I did my best to try and ignore that incident as a one time freak occurrence as my soon to be husband and I had agreed back when I was 22 that we never wanted children and would never have any as an agreement of our relationship, I had surly did not see any ticking clocks around him. But unfortunately it was not a one time occurrence, and as more and more of my friends started having children around me and I started noticing the others in various stages of growing up, I started to seriously re-think my stance on motherhood. Maybe I was missing something.

It started becoming more than just the hormones, and I started seeing places where dogs could not do what a child could. Didn't I want to raise someone that I would not be guaranteed to have to watch pass in under fifteen years? Didn't I want someone around who might look back at me with my same face, but with a mind completely of their own? Didn't I want to relive those Firsts of discovery of the greatest things in life through another person? My first time at a live play. Chasing and catching fireflies on a warm summer night. Backyard camp outs. Dance classes/ sports/ favorite books, etc. I have life lessons to teach and extra love to give and suddenly career and husband and dogs and hobbies, just don't seem to be enough anymore.
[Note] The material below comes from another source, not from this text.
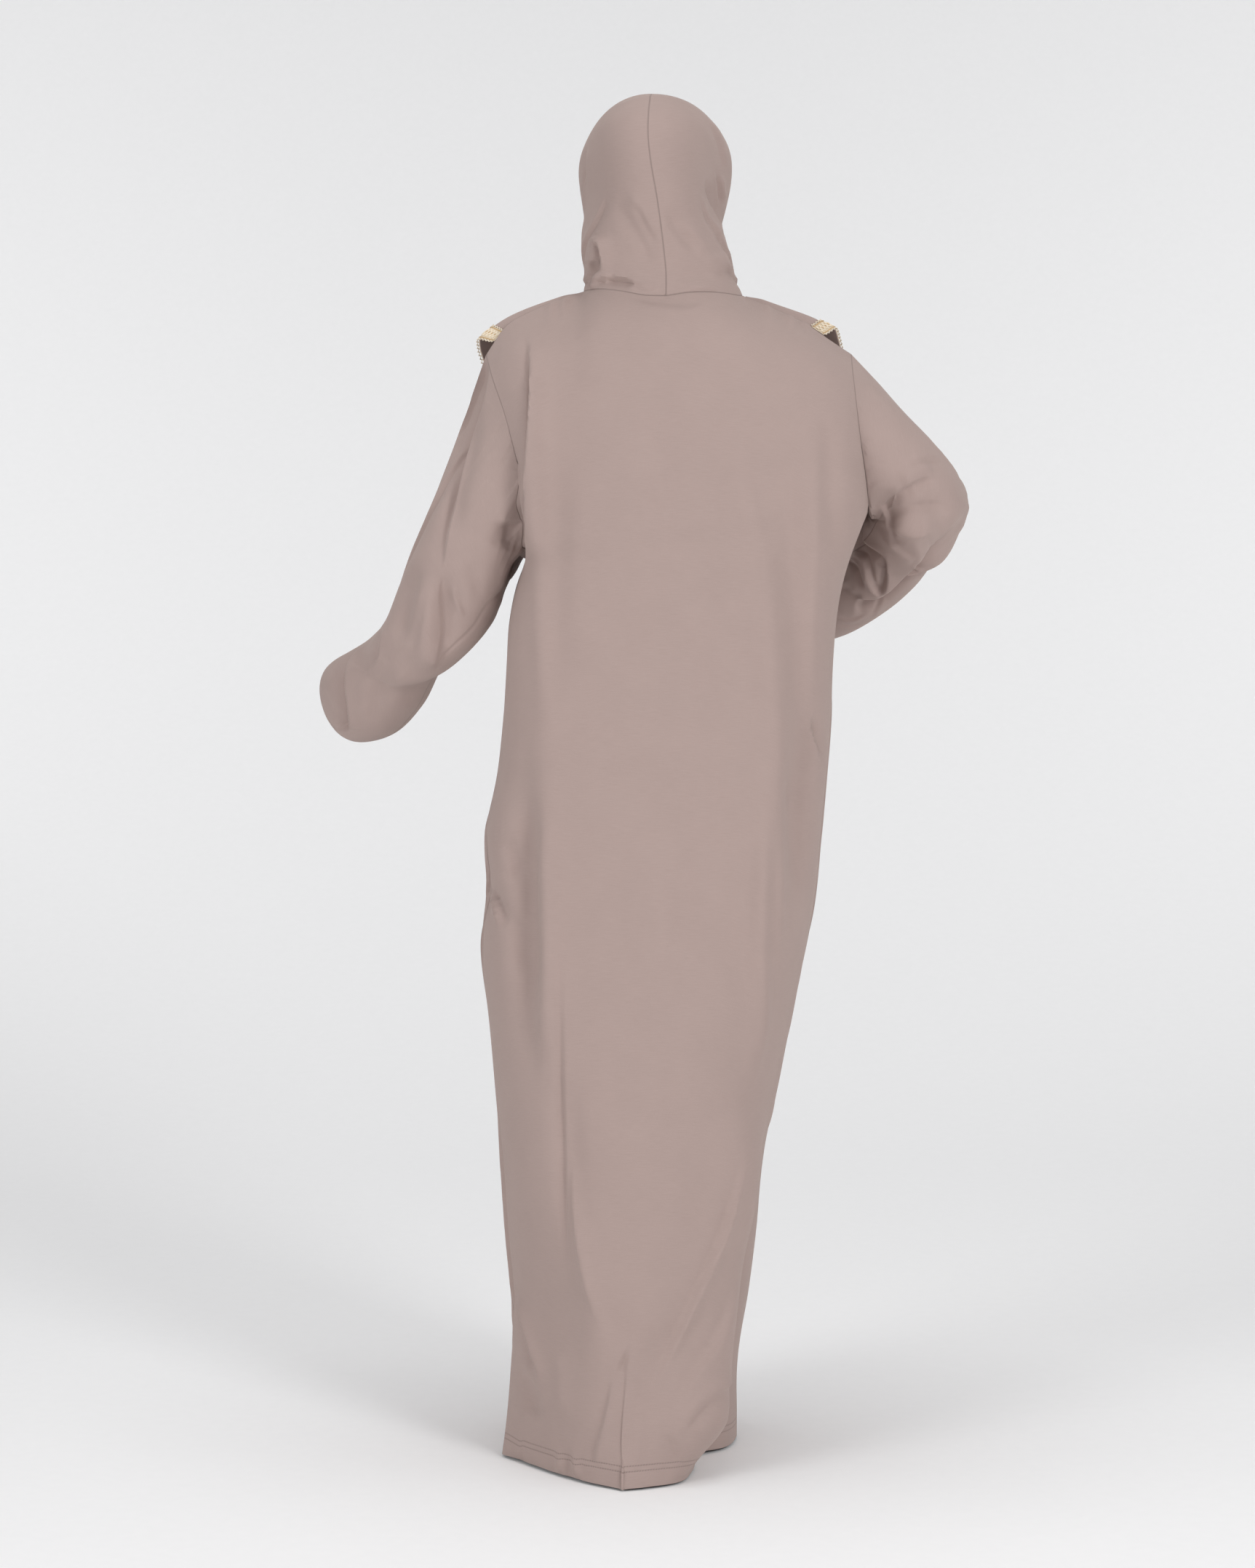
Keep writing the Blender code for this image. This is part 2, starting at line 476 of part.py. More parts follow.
def vertex_normals(grids, turned):
    """Outward normals, shared where panels meet so that their walls meet edge to edge.

    Body, sleeves and hood count alike at a seam, however large their quads are there.
    """
    totals = {}
    keys = {name: np.round(grid * 1e5).astype(int) for name, grid in grids.items()}
    for name, grid in grids.items():
        sign = -1.0 if name in turned else 1.0
        region = REGIONS[name]
        wide = grid.shape[1] if name in TUBES else grid.shape[1] - 1
        for i in range(grid.shape[0] - 1):
            for j in range(wide):
                corners = [(i, j), (i, (j + 1) % grid.shape[1])]
                corners += [(i + 1, (j + 1) % grid.shape[1]), (i + 1, j)]
                a, b, c, d = [grid[corner] for corner in corners]
                normal = sign * np.cross(c - a, d - b)
                for corner in corners:
                    regions = totals.setdefault(tuple(keys[name][corner]), {})
                    regions[region] = regions.get(region, np.zeros(3)) + normal
    normals = {}
    for name, grid in grids.items():
        result = np.zeros_like(grid)
        for corner in np.ndindex(grid.shape[:2]):
            regions = totals[tuple(keys[name][corner])].values()
            total = sum(normal / np.linalg.norm(normal) for normal in regions)
            result[corner] = total / np.linalg.norm(total)
        normals[name] = result
    return normals


REGIONS = {
    "back_panel": "body", "front_panel": "body", "sleeve_left": "sleeve",
    "sleeve_right": "sleeve", "hood_left": "hood", "hood_right": "hood",
}
SIDES = {
    "back": (0, (0.0, 1.0, 0.0)),
    "front": (0, (0.0, -1.0, 0.0)),
    "left": (1, (1.0, 0.0, 0.0)),
    "right": (1, (-1.0, 0.0, 0.0)),
}


def fold_shift(points, normals, folds):
    """How far the folds move each point: out or in along the cloth's normal, and sideways."""
    shift = np.zeros_like(points)
    for side, line, half_width, height, lean in folds:
        axis, facing = SIDES[side]
        flat = points[..., [axis, 2]]
        line = np.array(line)
        run = lengths(line)
        nearest = np.full(points.shape[:-1], 1e9)
        place = np.zeros(points.shape[:-1])
        for k in range(len(line) - 1):
            step = line[k + 1] - line[k]
            t = np.clip(((flat - line[k]) @ step) / (step @ step), 0.0, 1.0)
            distance = np.linalg.norm(flat - (line[k] + t[..., None] * step), axis=-1)
            closer = distance < nearest
            nearest = np.where(closer, distance, nearest)
            place = np.where(closer, (run[k] + t * (run[k + 1] - run[k])) / run[-1], place)
        ends = smoothstep(place / FOLD_ENDS) * np.maximum(
            smoothstep((1.0 - place) / FOLD_ENDS), float(line[-1, 1] < HEM_Z)
        )
        turned = smoothstep((normals @ np.array(facing)) / 0.45)
        amount = np.exp(-((nearest / half_width) ** 2)) * ends * turned
        shift += (height * amount)[..., None] * normals
        shift[..., axis] += lean * amount
    return shift


TUBES = ("sleeve_left", "sleeve_right")
TURNED = ("sleeve_right", "hood_left")


def garment_grids():
    """Outer surface of every cut piece but the cape, meeting exactly along the seams."""
    rings = skirt()
    top = rings[0]
    back_bottom = top[: BACK_COLUMNS + 1]
    front_bottom = np.concatenate([top[BACK_COLUMNS:], top[:1]])
    left_seam = seam_curve(SHOULDER_SEAM_LEFT, SHOULDER_LEFT)
    right_seam = seam_curve(SHOULDER_SEAM_RIGHT, SHOULDER_RIGHT)
    neck_back = [
        seam_curve(NECK_BACK_LEFT, NECK_BACK_HALF), seam_curve(NECK_BACK_RIGHT, NECK_BACK_HALF)
    ]
    neck_front = [
        seam_curve(NECK_FRONT_LEFT, NECK_FRONT_HALF), seam_curve(NECK_FRONT_RIGHT, NECK_FRONT_HALF)
    ]
    back_top = np.concatenate([left_seam, neck_back[0][1:], neck_back[1][1:], right_seam[1:]])
    front_top = np.concatenate([left_seam, neck_front[0][1:], neck_front[1][1:], right_seam[1:]])[::-1]
    arm = {
        "back_left": seam_curve(ARMHOLE_BACK_LEFT, UPPER_ROWS),
        "front_left": seam_curve(ARMHOLE_FRONT_LEFT, UPPER_ROWS),
        "back_right": seam_curve(ARMHOLE_BACK_RIGHT, UPPER_ROWS),
        "front_right": seam_curve(ARMHOLE_FRONT_RIGHT, UPPER_ROWS),
    }
    upper_back = upper_half(back_bottom, back_top, arm["back_left"], arm["back_right"], 1)
    upper_front = upper_half(front_bottom, front_top, arm["front_right"], arm["front_left"], 2)
    low_back = rings[::-1][:-1, : BACK_COLUMNS + 1]
    low_front = np.concatenate([rings[::-1][:-1, BACK_COLUMNS:], rings[::-1][:-1, :1]], axis=1)
    loops = {
        side: np.concatenate([arm["back_" + side], arm["front_" + side][::-1][1:-1]])
        for side in ("left", "right")
    }
    return {
        "back_panel": np.concatenate([low_back, upper_back]),
        "front_panel": np.concatenate([low_front, upper_front]),
        "sleeve_left": sleeve(loops["left"], SLEEVE_LEFT, -1.0),
        "sleeve_right": sleeve(loops["right"], SLEEVE_RIGHT, 1.0),
        "hood_left": hood_half(np.concatenate([neck_back[0][::-1], neck_front[0][1:]]), 1.0),
        "hood_right": hood_half(np.concatenate([neck_back[1], neck_front[1][::-1][1:]]), -1.0),
    }


def folded(grids):
    """The same surfaces with their largest folds. Seams keep one shape on both of their sides."""
    normals = vertex_normals(grids, TURNED)
    folds = {
        "back_panel": BODY_FOLDS, "front_panel": BODY_FOLDS,
        "sleeve_left": SLEEVE_FOLDS, "sleeve_right": SLEEVE_FOLDS,
        "hood_left": HOOD_FOLDS, "hood_right": HOOD_FOLDS,
    }
    settled = {}
    result = {}
    for name, grid in grids.items():
        moved = grid + fold_shift(grid, normals[name], folds[name])
        own = moved[0].copy()
        for corner in np.ndindex(grid.shape[:2]):
            key = tuple(np.round(grid[corner] * 1e5).astype(int))
            moved[corner] = settled.setdefault(key, moved[corner])
        if name in TUBES:
            fade = 1.0 - smoothstep(np.arange(1, len(grid)) / SEAM_FOLLOW_ROWS)
            moved[1:] += (moved[0] - own)[None] * fade[:, None, None]
        result[name] = moved
    return result


def drawn_in(name, grid):
    """A panel's grid with its borders half a seam gap short, so that no piece touches the next."""
    own = vertex_normals({name: grid}, TURNED)[name]
    borders = [((0, slice(None)), (1, slice(None))), ((-1, slice(None)), (-2, slice(None)))]
    if name not in TUBES:
        borders += [((slice(None), 0), (slice(None), 1)), ((slice(None), -1), (slice(None), -2))]
    result = grid.copy()
    for border, inside in borders:
        line = grid[border]
        along = np.gradient(line, axis=0)
        if name in TUBES:
            along = np.roll(line, -1, axis=0) - np.roll(line, 1, axis=0)
        way = np.cross(own[border], along)
        way /= np.linalg.norm(way, axis=1, keepdims=True)
        facing = np.sign(np.sum(way * (grid[inside] - line), axis=1, keepdims=True))
        result[border] += way * facing * SEAM_GAP / 2
    return result


def cloth_wall(name, outer, inner, closed, material, collection):
    """Closed thin wall between an outer and an inner grid of points."""
    rows, columns = outer.shape[:2]
    points = np.concatenate([outer.reshape(-1, 3), inner.reshape(-1, 3)])
    offset = rows * columns
    wide = columns if closed else columns - 1
    faces = []

    def place(i, j, layer):
        return layer * offset + i * columns + j % columns

    for i in range(rows - 1):
        for j in range(wide):
            a, b = place(i, j, 0), place(i, j + 1, 0)
            c, d = place(i + 1, j + 1, 0), place(i + 1, j, 0)
            faces += [(a, b, c), (a, c, d)]
            faces += [(c + offset, b + offset, a + offset), (d + offset, c + offset, a + offset)]
    rims = [
        [place(0, j, 0) for j in range(wide + 1)],
        [place(rows - 1, j, 0) for j in range(wide + 1)][::-1],
    ]
    if not closed:
        rims.append([place(i, 0, 0) for i in range(rows)][::-1])
        rims.append([place(i, columns - 1, 0) for i in range(rows)])
    for rim in rims:
        for a, b in zip(rim, rim[1:]):
            faces.append((b, a, a + offset, b + offset))
    mesh = bpy.data.meshes.new(name)
    mesh.from_pydata(points.tolist(), [], faces)
    mesh.validate()
    thing = bpy.data.objects.new(name, mesh)
    collection.objects.link(thing)
    mesh.materials.append(material)
    bpy.context.view_layer.objects.active = thing
    thing.select_set(True)
    bpy.ops.object.mode_set(mode="EDIT")
    bpy.ops.mesh.select_all(action="SELECT")
    bpy.ops.mesh.normals_make_consistent(inside=False)
    bpy.ops.object.mode_set(mode="OBJECT")
    thing.select_set(False)
    mesh.shade_smooth()
    mesh.set_sharp_from_angle(angle=math.radians(50))
    return thing


def surface_tree(grids, names):
    """Search tree of the panels that the cape lies on."""
    points, faces = [], []
    for name in names:
        grid = grids[name]
        rows, columns = grid.shape[:2]
        base = len(points)
        points += [Vector(point) for point in grid.reshape(-1, 3)]
        wide = columns if name in TUBES else columns - 1
        for i in range(rows - 1):
            for j in range(wide):
                a, b = base + i * columns + j, base + i * columns + (j + 1) % columns
                faces += [(a, b, b + columns), (a, b + columns, a + columns)]
    return BVHTree.FromPolygons(points, faces)


def cape_grid(grids):
    """Cape over the chest, made from the points of the panels under it, moved out.

    Rows run from the neck to the hem, columns from the left shoulder seam round to the right.
    """
    tree = surface_tree(grids, ("front_panel", "sleeve_left", "sleeve_right"))
    ends = np.array(CAPE_END_STEPS)
    middle = np.linspace(
        CAPE_MIDDLE_START, 1.0 - CAPE_MIDDLE_START, CAPE_COLUMNS + 1 - 2 * len(ends)
    )
    share = np.concatenate([ends, middle, 1.0 - ends[::-1]])
    hem_run = lengths(CAPE_HEM)
    hem = through(hem_run, CAPE_HEM, share * hem_run[-1])
    neck_line = np.array(NECK_FRONT_LEFT + NECK_FRONT_RIGHT[1:])
    neck_line = neck_line + BELOW_NECK_SEAM
    neck_line[:, 0] *= CAPE_NECK_SPREAD
    neck_run = lengths(neck_line)
    neck = through(neck_run, neck_line, share * neck_run[-1])
    braid_share = BRAID_WIDTH / np.linalg.norm(hem - neck, axis=1)
    rows = np.linspace(0.0, 1.0, CAPE_ROWS) ** CAPE_ROW_CROWDING
    down = np.array([
        np.append((1.0 - band) * rows, 1.0) for band in braid_share
    ]).T
    grid = np.zeros((*down.shape, 3))
    outward = np.zeros_like(grid)
    for i in range(len(down)):
        for j, u in enumerate(share):
            v = down[i, j]
            guess = (1 - v) * neck[j] + v * hem[j]
            swell = 4 * v * (1 - v) * 4 * u * (1 - u)
            guess = guess + CHEST_SWELL * swell
            spot, normal, _, _ = tree.find_nearest(Vector(guess))
            grid[i, j] = spot
            facing = normal.dot(Vector(guess + OUTSIDE_THE_CHEST) - spot)
            outward[i, j] = normal if facing > 0 else -normal
    for _ in range(2):
        beside = outward[1:-1, 2:] + outward[1:-1, :-2]
        outward[1:-1, 1:-1] += outward[2:, 1:-1] + outward[:-2, 1:-1] + beside
        outward /= np.linalg.norm(outward, axis=-1, keepdims=True)
    return grid, outward, share, down


def cape_lift(share, down):
    """Clearance of the cape's inner face from the panels under it."""
    u, v = share[None, :], down
    ends = np.minimum(u, 1 - u)
    off_seam = smoothstep(ends / CAPE_SEAM_SHARE)
    waves = 0.5 + 0.5 * np.sin(2 * math.pi * CAPE_WAVES * u + 0.6)
    puffs = np.where(u < 0.5, CAPE_END_PUFFS[0], CAPE_END_PUFFS[1])
    puff = puffs * np.exp(-((ends - CAPE_PUFF_PLACE) / CAPE_END_SPAN) ** 2) * smoothstep(v / 0.9)
    shoulder = np.exp(-(ends / CAPE_SHOULDER_SPAN) ** 2) * smoothstep(0.2 + 4 * v)
    puff = puff + CAPE_SHOULDER_PUFF * shoulder
    free = CAPE_CLEARANCE + CAPE_FLARE * v**2 + CAPE_WAVE_HEIGHT * waves * v + puff
    return CAPE_SEWN_GAP + free * off_seam


def main():
    clear_scene()
    collection = bpy.data.collections.new("prayer_dress")
    bpy.context.scene.collection.children.link(collection)
    jersey = fabric_material("cotton_jersey", TAUPE, 0.86)
    gimp = fabric_material("gimp_braid", CREAM, 0.60)

    grids = folded(garment_grids())
    normals = vertex_normals(grids, TURNED)
    for name, grid in grids.items():
        closed = name in TUBES
        outer = drawn_in(name, grid)
        inner = outer - WALL * normals[name]
        cloth_wall(name, outer, inner, closed, jersey, collection)

    base, outward, share, down = cape_grid(grids)
    lift = cape_lift(share, down)[..., None]
    cape_inner = base + outward * lift
    cape_outer = cape_inner + outward * WALL
    cloth_wall("front_cape", cape_outer, cape_inner, False, jersey, collection)

    braid_inner = (cape_outer + outward * SEAM_GAP)[-2:]
    braid_outer = braid_inner + outward[-2:] * BRAID_THICK
    cloth_wall("cape_braid", braid_outer, braid_inner, False, gimp, collection)


main()
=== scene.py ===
"""Prayer dress of taupe cotton jersey: its cloth, sewing and braid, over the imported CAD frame.

It is laid out as a Blender add-on, and the file is run as a script.
"""

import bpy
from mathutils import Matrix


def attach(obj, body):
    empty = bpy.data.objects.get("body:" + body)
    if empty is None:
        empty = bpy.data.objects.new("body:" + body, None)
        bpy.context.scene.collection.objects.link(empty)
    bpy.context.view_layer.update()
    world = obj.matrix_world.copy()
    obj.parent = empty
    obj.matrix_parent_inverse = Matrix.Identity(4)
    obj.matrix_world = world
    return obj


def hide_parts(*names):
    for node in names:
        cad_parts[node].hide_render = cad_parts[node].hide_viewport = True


bl_info = {
    "name": "Prayer dress",
    "version": (1, 0, 0),
    "blender": (4, 5, 0),
    "location": "View3D > Sidebar > Prayer dress",
    "description": "Builds a hooded prayer dress of cotton jersey in the shape it has when worn",
    "category": "Add Mesh",
}

import functools
import math

import bpy
import numpy as np
from mathutils import Vector
from mathutils.bvhtree import BVHTree

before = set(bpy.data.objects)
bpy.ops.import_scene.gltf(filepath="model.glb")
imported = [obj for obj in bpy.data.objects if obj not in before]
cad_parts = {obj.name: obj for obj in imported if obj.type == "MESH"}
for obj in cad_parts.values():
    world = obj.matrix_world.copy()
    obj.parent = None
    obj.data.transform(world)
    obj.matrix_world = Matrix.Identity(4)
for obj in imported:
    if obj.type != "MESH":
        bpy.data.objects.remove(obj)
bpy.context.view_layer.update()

# Camera and floor, in the row's frame
CAMERA_PLACE = (0.0377, 4.5, -0.26)
CAMERA_AIM = (0.0377, 0.0, -0.592)
CAMERA_LENS = 85.0
CAMERA_SENSOR = 36.0
PHOTO_WIDTH, PHOTO_HEIGHT = 1725, 2156
FLOOR_Z = -1.4135
PAPER_WIDTH = 24.0
PAPER_DEPTH = 14.0
PAPER_HEIGHT = 9.0
PAPER_BEND = 5.0
PAPER_BEND_STEPS = 24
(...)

This was unfortunately not a good thing for my marriage. I foolishly told myself that maybe, just maybe I could start explaining these things to my partner and eventually he too would have this revelation that I did. That was not the case. We had a few discussions and for a while I thought he was coming around, but then a clear point would be made such as a firm "No" when I looked at him once whilst holding a friend's baby in my arms. It became clear that despite being newly married I was going to have to make a choice between motherhood and my partner and best friend of six plus years.

I chose motherhood.

But of course it was still not that easy.